While contesting the origin of the Religious Right is certainly fair game, to entirely dismiss the activism of multiple generations of social conservatives as a fool’s errand rooted in bigotry and idolatry not only borders on slander, but ignores mountains of evidence to the contrary (6–7). It’s no secret that religious conservatives have too often been taken advantage of by political actors, and that some believers were drawn into politics for less-than-laudable reasons. But to vilify the entire movement is to ignore, to cite but one example, the decades of hard-fought gains won by pro-life advocates across the nation—a group composed of faithful and unknown women who passionately believe the law should uphold the dignity of the unborn.

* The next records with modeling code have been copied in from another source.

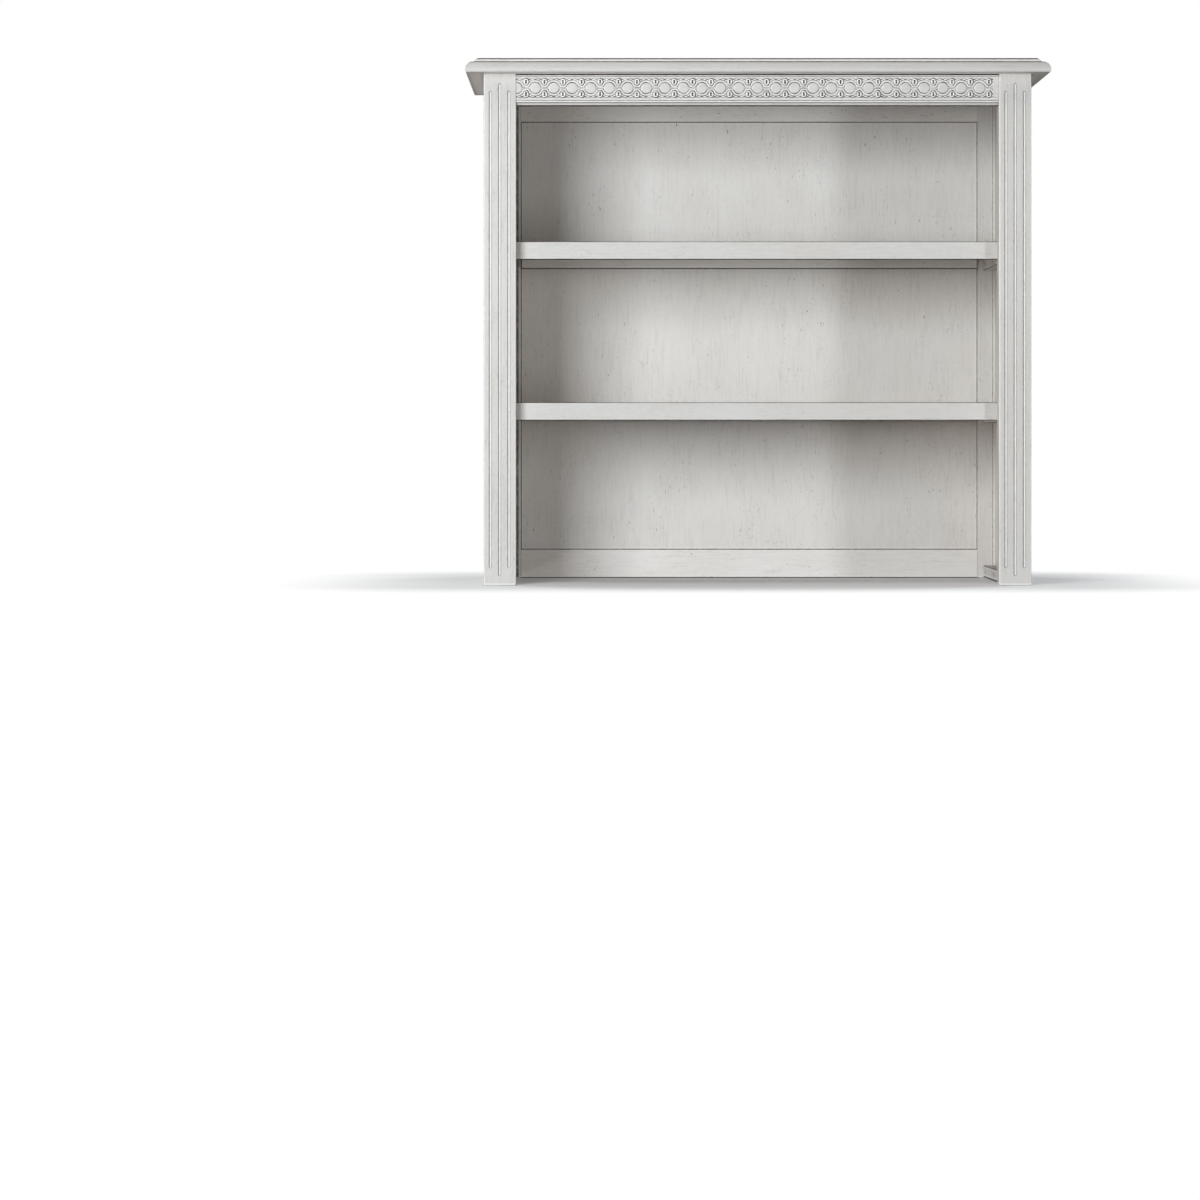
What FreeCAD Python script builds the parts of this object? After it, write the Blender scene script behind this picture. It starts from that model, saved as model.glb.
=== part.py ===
"""Hutch bookcase: an open upper case with fluted posts, a carved frieze and two fixed shelves.

X runs to the right, the front faces -Y and Z is up, in millimetres.
The origin is at the bottom centre of the whole piece, on the surface that it stands on.
"""
import FreeCAD, Part
import math
import os
from FreeCAD import Vector

# Case
case_width = 847.0
case_depth = 365.5
case_height = 790.0

# Crown board with its moulded edge
crown_thick = 24.0
crown_overhang = 27.5
crown_low_round = 12.5
crown_top_round = 6.2
crown_ledge = 0.5
crown_foot_round = 3.0

# Fluted front posts
post_width = 50.0
post_thick = 28.0
post_edge_round = 1.5
flute_width = 4.0
flute_pitch = 14.3
side_flute_end = 26.5
middle_flute_end = 14.5

# Side panels, tongued into the posts
side_thick = 18.0
side_set_back = 4.0
side_tongue_thick = 6.0
side_tongue_depth = 8.0

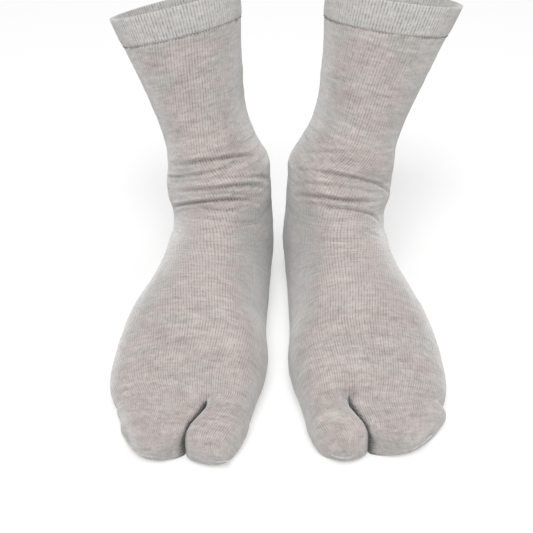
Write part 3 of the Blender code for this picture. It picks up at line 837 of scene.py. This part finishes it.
    def toe_loop(self, ring: ToeRing, cleft_square: float) -> Loop:
        """A toe ring's closed curve: from its top round the far side and back by the cleft."""
        near, far = np.array([ring.near_x, ring.near_y]), np.array([ring.far_x, ring.far_y])
        angle = np.arange(4 * self.samples) * math.pi / (2 * self.samples)
        c, s = np.cos(angle), np.sin(angle)
        power = 2 / (ring.squareness + np.where(s < -1e-9, cleft_square, 0.0))
        across, height = np.sign(s) * abs(s) ** power, np.sign(c) * abs(c) ** power
        share = (across + 1) / 2
        top = ring.near_top + (ring.far_top - ring.near_top) * share
        low = ring.bottom - (self.sole_press if ring.bottom == 0 else 0.0)
        belly = low + (top - low) * self.toe_belly
        z = belly + np.where(height > 0, top - belly, belly - low) * height
        plan = near + (far - near) * share[:, None]
        plan[:, 1] -= ring.bow * (1 - across**2)
        return Loop(np.column_stack([plan, z]))

    def toe_ring(self, ring: ToeRing, points: int, cleft_share: float,
                 cleft_square: float) -> np.ndarray:
        """A toe ring's points round its far side and then up the wall at the cleft."""
        loop = self.toe_loop(ring, cleft_square)
        runs = loop.runs()
        cleft = cleft_share * runs[-1]
        start = runs[3 * self.samples] + cleft / 2
        far = loop.spaced(start, runs[-1] - cleft, points + 1)
        wall = loop.spaced(start + runs[-1] - cleft, cleft, self.cleft_count + 2)
        return np.vstack([far, wall[1:-1]])

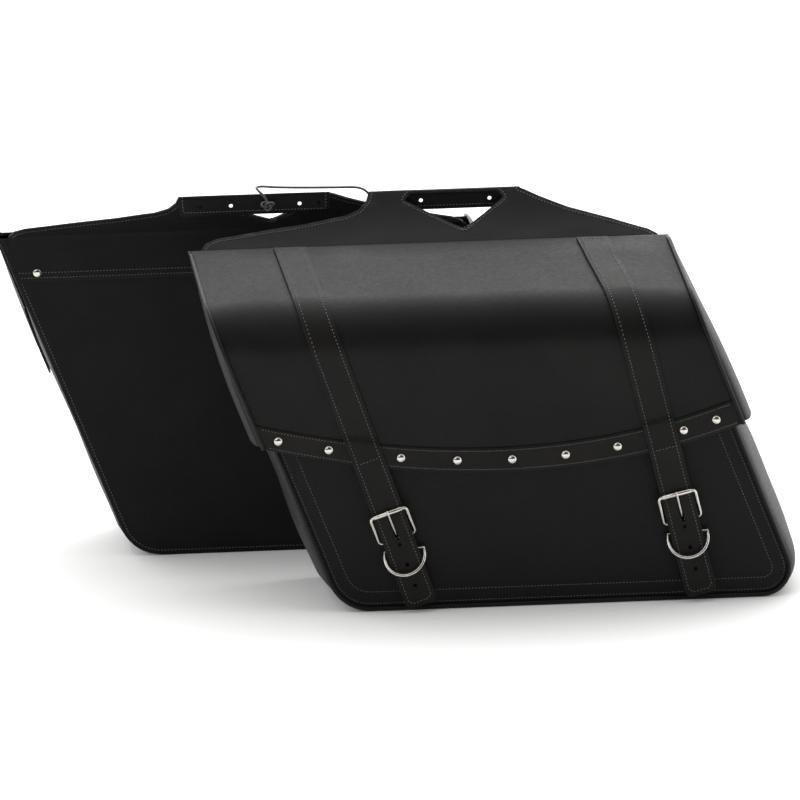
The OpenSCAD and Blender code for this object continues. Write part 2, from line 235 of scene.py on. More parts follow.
# %% Leather
# Pigmented cowhide: pebbles about 1 mm across, soft rolls of 60 mm from the hide's own slackness, and a
# satin topcoat whose gloss varies a little over the fine creases.
def leather(name, dark, light, roughness, grain_mm=1.1, grain_depth=0.10, coat=0.02, roll_depth=0.7):
    material, tree, shader = new_material(name)
    place = add_node(tree, "ShaderNodeTexCoord")
    point = (place, "Object")
    pebbles = add_node(tree, "ShaderNodeTexVoronoi", {"feature": "SMOOTH_F1"}, Vector=point,
                       Scale=1000 / grain_mm, Smoothness=0.6)
    creases = add_node(tree, "ShaderNodeTexNoise", None, Vector=point, Scale=1000 / 4.5, Detail=5.0,
                       Roughness=0.6)
    rolls = add_node(tree, "ShaderNodeTexNoise", None, Vector=point, Scale=1000 / 60, Detail=2.0)
    colour = ramp(tree, (rolls, "Fac"), 0.35, 0.7, linear(dark), linear(light))
    tree.links.new(colour[0].outputs[colour[1]], shader.inputs["Base Color"])
    rough = add_node(tree, "ShaderNodeMapRange", None, _0=(creases, "Fac"), _1=0.3, _2=0.75,
                     _3=roughness - 0.05, _4=roughness + 0.08)
    tree.links.new(rough.outputs[0], shader.inputs["Roughness"])
    height = add_node(tree, "ShaderNodeMath", {"operation": "MULTIPLY_ADD"}, _0=(creases, "Fac"), _1=0.8,
                      _2=(pebbles, "Distance"))
    soft = add_node(tree, "ShaderNodeBump", None, Strength=0.5, Distance=roll_depth * MM,
                    Height=(rolls, "Fac"))
    bump = add_node(tree, "ShaderNodeBump", None, Strength=0.55, Distance=grain_depth * MM * 2,
                    Height=(height, 0), Normal=(soft, "Normal"))
    tree.links.new(bump.outputs["Normal"], shader.inputs["Normal"])
    shader.inputs["Specular IOR Level"].default_value = 0.16
    shader.inputs["Coat Weight"].default_value = coat
    shader.inputs["Coat Roughness"].default_value = 0.28
    return material


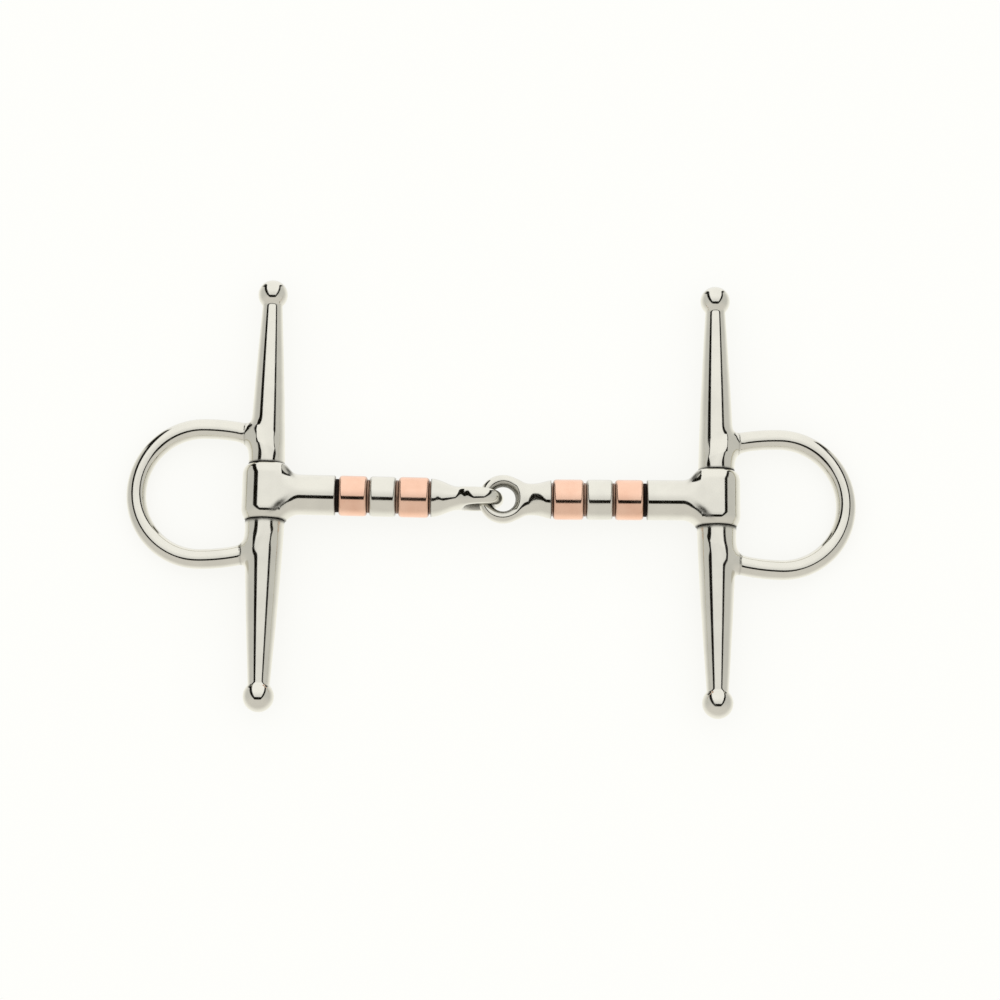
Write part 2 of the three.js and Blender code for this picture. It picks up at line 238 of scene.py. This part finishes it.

I’m not unsympathetic to Schiess’s concerns. Her work is aimed at young Christians turned off to Republican politics after watching certain evangelical leaders excuse grave examples of speech and conduct that called into question Donald Trump’s moral fitness for office ahead of the 2016 election. But when Schiess responds to Trump’s election with a sweeping indictment of evangelicals for their “idolatrous” alliance with the Republican Party, she offers no serious accounting as to why many religious voters would support the party out of principle rather than naïvete or political expediency. Where evangelical Republican voters make an excellent foil in Schiess’s work, she neglects the reality that the same temptations and pitfalls that plague conservatives who choose the GOP as a vehicle for their politics also plague Christians who choose the Democratic Party.
Because Schiess frequently wields a sledgehammer instead of a scalpel, those who may benefit from her writing the most are instead the least likely to read it to completion.
And yet despite its imperfections, The Liturgy of Politics delivers an important critique of the American church that summons evangelicals to more careful political engagement.